Look through the material below and copy exactly the lines from the line with "- nipple_flange_thickness), keep=Keep.BOTTOM)" to the line with "obj.parent = None", those two lines included.
-- BEGIN Given information --
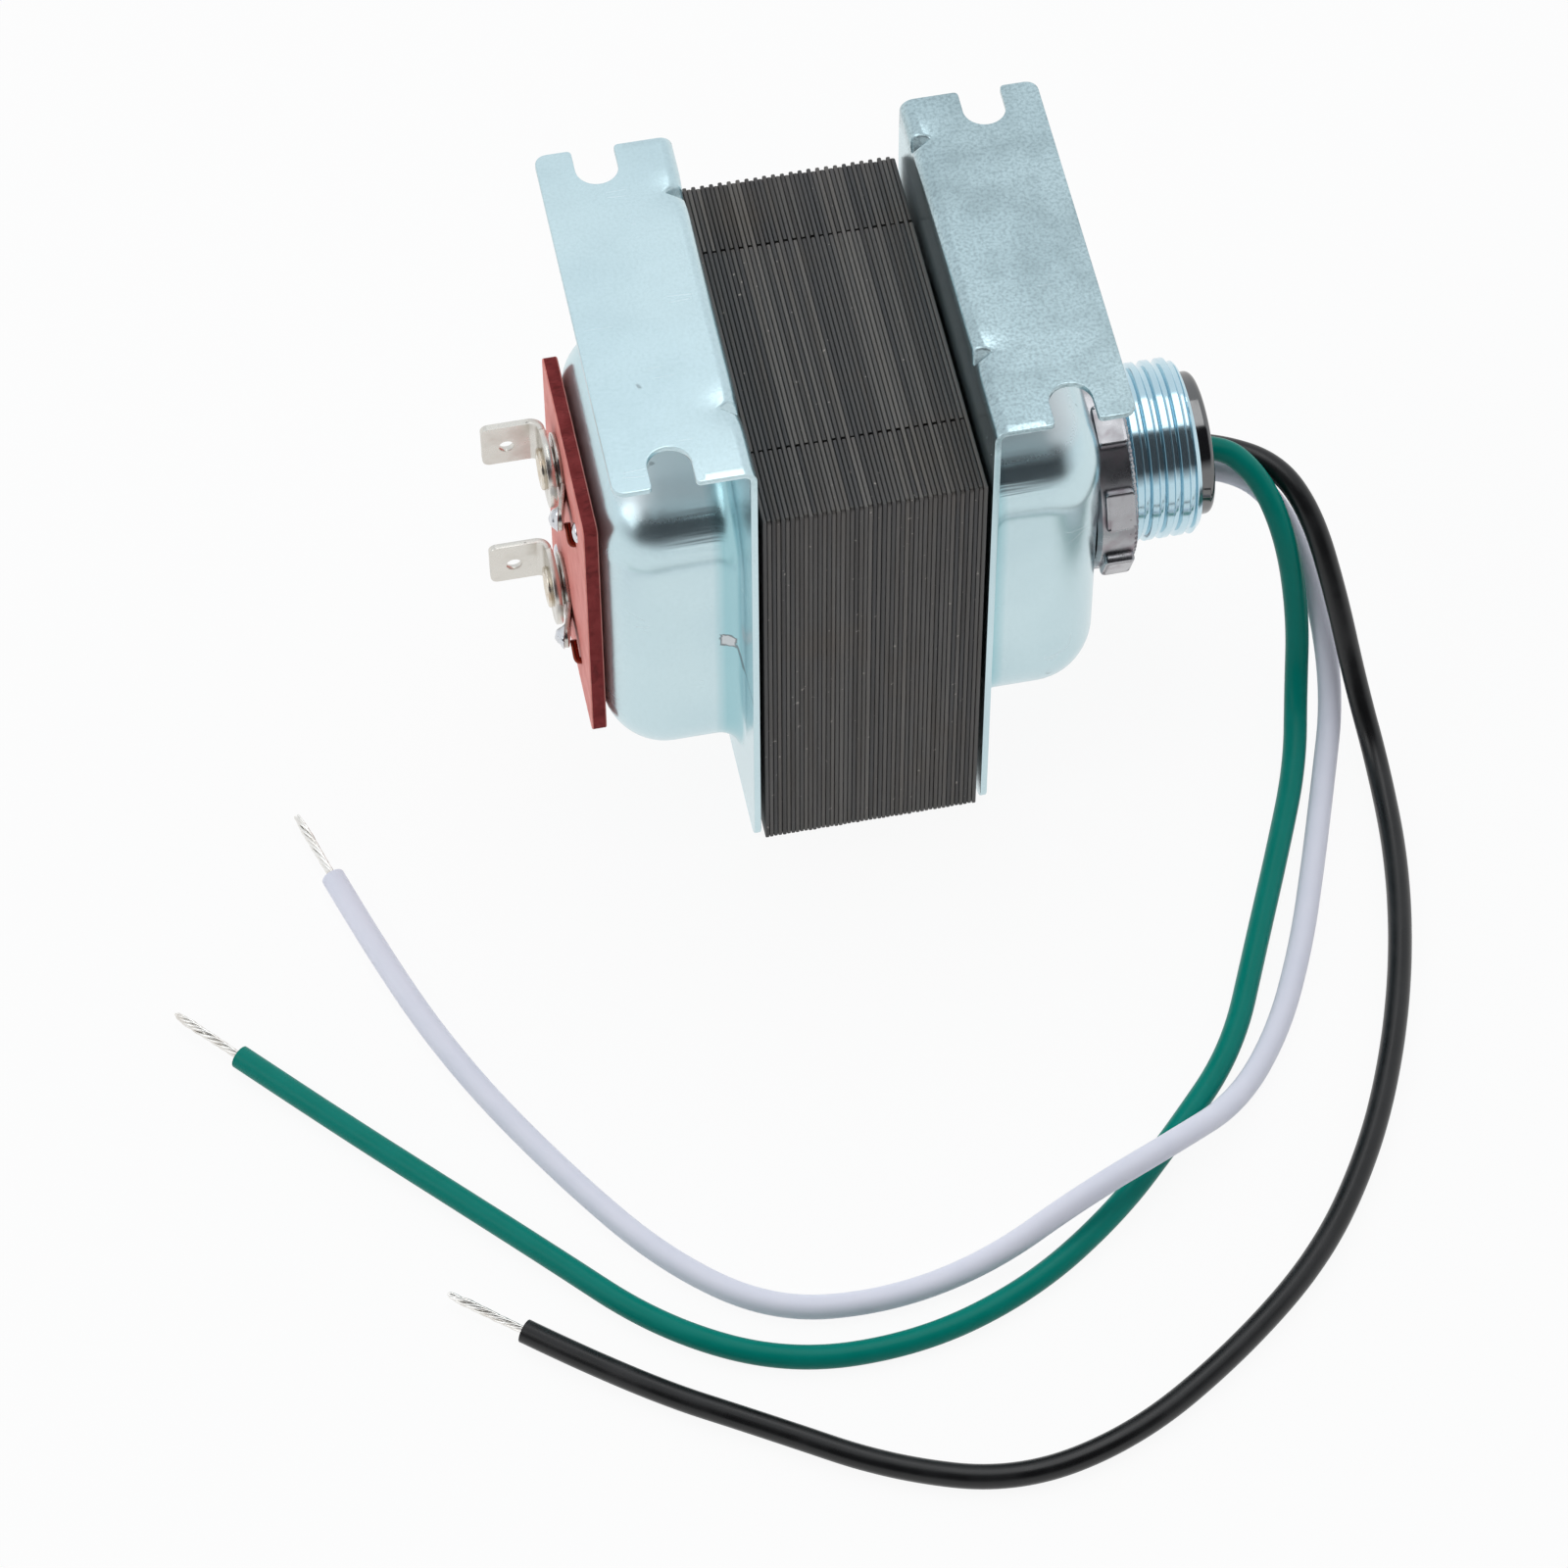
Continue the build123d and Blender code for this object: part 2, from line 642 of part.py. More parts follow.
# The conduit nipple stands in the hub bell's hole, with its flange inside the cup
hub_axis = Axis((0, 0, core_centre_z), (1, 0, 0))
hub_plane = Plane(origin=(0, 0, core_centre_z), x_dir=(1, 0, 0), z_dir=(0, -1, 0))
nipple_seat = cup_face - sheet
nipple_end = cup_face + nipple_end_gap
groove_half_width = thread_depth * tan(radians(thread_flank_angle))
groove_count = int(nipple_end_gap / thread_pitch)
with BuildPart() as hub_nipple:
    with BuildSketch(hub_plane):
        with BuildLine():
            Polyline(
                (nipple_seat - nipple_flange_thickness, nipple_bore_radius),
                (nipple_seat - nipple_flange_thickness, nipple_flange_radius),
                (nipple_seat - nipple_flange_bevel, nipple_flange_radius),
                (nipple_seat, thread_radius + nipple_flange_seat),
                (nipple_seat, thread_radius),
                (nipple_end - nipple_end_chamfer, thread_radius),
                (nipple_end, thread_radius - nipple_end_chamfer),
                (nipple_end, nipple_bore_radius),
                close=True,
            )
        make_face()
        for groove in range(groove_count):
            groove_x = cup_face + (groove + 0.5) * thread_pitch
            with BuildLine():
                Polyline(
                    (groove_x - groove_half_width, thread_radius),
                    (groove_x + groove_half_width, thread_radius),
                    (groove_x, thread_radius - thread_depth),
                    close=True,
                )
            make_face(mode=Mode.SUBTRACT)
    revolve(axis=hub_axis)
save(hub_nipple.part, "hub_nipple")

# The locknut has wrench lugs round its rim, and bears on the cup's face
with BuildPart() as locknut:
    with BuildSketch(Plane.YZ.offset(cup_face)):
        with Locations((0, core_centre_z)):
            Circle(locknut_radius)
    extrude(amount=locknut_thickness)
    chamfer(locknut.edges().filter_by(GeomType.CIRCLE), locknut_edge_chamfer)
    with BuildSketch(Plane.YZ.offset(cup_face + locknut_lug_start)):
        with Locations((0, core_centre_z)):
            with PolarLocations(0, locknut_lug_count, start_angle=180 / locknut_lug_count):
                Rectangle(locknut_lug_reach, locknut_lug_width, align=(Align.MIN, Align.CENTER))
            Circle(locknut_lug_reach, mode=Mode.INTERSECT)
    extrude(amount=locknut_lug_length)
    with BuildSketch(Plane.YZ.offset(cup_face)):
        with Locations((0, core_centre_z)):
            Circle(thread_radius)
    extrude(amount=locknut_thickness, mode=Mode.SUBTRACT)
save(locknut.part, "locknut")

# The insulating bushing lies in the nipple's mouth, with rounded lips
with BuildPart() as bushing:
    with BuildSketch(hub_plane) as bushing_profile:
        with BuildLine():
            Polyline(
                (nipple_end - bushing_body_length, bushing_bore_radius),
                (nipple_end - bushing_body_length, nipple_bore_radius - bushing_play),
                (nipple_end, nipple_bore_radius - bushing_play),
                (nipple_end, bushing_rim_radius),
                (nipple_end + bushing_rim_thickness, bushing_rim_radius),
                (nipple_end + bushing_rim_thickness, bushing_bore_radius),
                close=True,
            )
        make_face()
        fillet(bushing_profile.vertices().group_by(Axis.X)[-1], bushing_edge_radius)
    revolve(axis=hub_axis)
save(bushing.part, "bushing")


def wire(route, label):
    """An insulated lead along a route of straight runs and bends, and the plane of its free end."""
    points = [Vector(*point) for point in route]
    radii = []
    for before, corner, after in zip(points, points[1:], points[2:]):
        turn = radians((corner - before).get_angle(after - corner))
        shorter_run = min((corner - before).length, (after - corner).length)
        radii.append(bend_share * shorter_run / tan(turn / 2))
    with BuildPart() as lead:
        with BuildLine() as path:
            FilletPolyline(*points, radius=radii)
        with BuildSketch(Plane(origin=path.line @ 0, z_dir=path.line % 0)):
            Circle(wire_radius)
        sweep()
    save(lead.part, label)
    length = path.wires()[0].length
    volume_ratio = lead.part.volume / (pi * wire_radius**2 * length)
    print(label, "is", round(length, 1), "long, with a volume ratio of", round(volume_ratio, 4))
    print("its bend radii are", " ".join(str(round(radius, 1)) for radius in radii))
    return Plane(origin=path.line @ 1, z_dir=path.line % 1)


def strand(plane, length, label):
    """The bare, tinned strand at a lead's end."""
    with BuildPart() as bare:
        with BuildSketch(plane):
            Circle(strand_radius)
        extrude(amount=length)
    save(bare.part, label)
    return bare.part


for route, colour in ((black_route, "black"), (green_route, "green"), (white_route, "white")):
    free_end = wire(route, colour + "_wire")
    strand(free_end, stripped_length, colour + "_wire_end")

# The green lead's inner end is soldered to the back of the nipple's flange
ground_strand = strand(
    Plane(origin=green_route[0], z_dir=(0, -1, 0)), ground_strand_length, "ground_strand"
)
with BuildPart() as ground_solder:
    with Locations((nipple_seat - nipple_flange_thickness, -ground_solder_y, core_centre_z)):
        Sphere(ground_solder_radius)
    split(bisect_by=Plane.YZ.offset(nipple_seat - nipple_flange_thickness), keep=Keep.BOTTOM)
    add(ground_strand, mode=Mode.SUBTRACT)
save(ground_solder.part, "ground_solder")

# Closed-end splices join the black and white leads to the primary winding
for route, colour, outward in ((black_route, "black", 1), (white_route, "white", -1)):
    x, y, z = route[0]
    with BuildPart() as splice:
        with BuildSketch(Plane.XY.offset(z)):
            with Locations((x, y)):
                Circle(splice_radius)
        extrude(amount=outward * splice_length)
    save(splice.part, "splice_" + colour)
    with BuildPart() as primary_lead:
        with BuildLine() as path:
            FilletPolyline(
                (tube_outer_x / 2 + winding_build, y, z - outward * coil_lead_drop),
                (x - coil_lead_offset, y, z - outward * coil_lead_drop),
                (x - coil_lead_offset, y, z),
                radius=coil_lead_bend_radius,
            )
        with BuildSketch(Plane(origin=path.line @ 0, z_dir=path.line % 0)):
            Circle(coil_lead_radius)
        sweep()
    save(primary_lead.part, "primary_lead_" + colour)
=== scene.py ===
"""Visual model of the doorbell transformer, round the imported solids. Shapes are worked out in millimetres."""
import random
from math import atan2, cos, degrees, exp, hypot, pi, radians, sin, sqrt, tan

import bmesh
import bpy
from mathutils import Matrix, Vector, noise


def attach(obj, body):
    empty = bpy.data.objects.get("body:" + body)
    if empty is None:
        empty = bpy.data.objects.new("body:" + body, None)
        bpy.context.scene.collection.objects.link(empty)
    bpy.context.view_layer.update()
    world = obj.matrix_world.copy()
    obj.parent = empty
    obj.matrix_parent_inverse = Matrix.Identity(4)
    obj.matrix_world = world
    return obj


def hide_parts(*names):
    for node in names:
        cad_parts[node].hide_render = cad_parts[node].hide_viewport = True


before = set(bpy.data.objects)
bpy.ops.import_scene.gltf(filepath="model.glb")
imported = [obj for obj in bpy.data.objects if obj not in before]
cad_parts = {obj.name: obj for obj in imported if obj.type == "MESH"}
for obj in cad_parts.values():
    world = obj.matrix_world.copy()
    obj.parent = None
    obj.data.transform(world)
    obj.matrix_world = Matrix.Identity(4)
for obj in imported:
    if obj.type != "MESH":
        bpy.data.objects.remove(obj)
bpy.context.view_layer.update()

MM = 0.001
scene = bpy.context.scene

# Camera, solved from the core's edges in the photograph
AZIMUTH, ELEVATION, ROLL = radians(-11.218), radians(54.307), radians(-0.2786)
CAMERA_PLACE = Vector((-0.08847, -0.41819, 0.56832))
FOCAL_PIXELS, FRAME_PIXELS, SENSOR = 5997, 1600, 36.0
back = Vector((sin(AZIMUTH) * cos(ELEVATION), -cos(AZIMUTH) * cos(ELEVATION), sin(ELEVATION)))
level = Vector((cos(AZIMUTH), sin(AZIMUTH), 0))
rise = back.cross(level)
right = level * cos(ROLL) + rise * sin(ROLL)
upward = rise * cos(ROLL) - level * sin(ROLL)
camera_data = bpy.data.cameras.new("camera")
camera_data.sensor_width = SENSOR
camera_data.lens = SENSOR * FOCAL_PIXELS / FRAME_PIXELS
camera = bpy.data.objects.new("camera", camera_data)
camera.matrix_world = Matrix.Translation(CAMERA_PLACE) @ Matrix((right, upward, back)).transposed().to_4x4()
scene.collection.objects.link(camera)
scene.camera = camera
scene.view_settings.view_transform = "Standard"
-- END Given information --
#### Solution for this task:
    split(bisect_by=Plane.YZ.offset(nipple_seat - nipple_flange_thickness), keep=Keep.BOTTOM)
    add(ground_strand, mode=Mode.SUBTRACT)
save(ground_solder.part, "ground_solder")

# Closed-end splices join the black and white leads to the primary winding
for route, colour, outward in ((black_route, "black", 1), (white_route, "white", -1)):
    x, y, z = route[0]
    with BuildPart() as splice:
        with BuildSketch(Plane.XY.offset(z)):
            with Locations((x, y)):
                Circle(splice_radius)
        extrude(amount=outward * splice_length)
    save(splice.part, "splice_" + colour)
    with BuildPart() as primary_lead:
        with BuildLine() as path:
            FilletPolyline(
                (tube_outer_x / 2 + winding_build, y, z - outward * coil_lead_drop),
                (x - coil_lead_offset, y, z - outward * coil_lead_drop),
                (x - coil_lead_offset, y, z),
                radius=coil_lead_bend_radius,
            )
        with BuildSketch(Plane(origin=path.line @ 0, z_dir=path.line % 0)):
            Circle(coil_lead_radius)
        sweep()
    save(primary_lead.part, "primary_lead_" + colour)
=== scene.py ===
"""Visual model of the doorbell transformer, round the imported solids. Shapes are worked out in millimetres."""
import random
from math import atan2, cos, degrees, exp, hypot, pi, radians, sin, sqrt, tan

import bmesh
import bpy
from mathutils import Matrix, Vector, noise


def attach(obj, body):
    empty = bpy.data.objects.get("body:" + body)
    if empty is None:
        empty = bpy.data.objects.new("body:" + body, None)
        bpy.context.scene.collection.objects.link(empty)
    bpy.context.view_layer.update()
    world = obj.matrix_world.copy()
    obj.parent = empty
    obj.matrix_parent_inverse = Matrix.Identity(4)
    obj.matrix_world = world
    return obj


def hide_parts(*names):
    for node in names:
        cad_parts[node].hide_render = cad_parts[node].hide_viewport = True


before = set(bpy.data.objects)
bpy.ops.import_scene.gltf(filepath="model.glb")
imported = [obj for obj in bpy.data.objects if obj not in before]
cad_parts = {obj.name: obj for obj in imported if obj.type == "MESH"}
for obj in cad_parts.values():
    world = obj.matrix_world.copy()
    obj.parent = None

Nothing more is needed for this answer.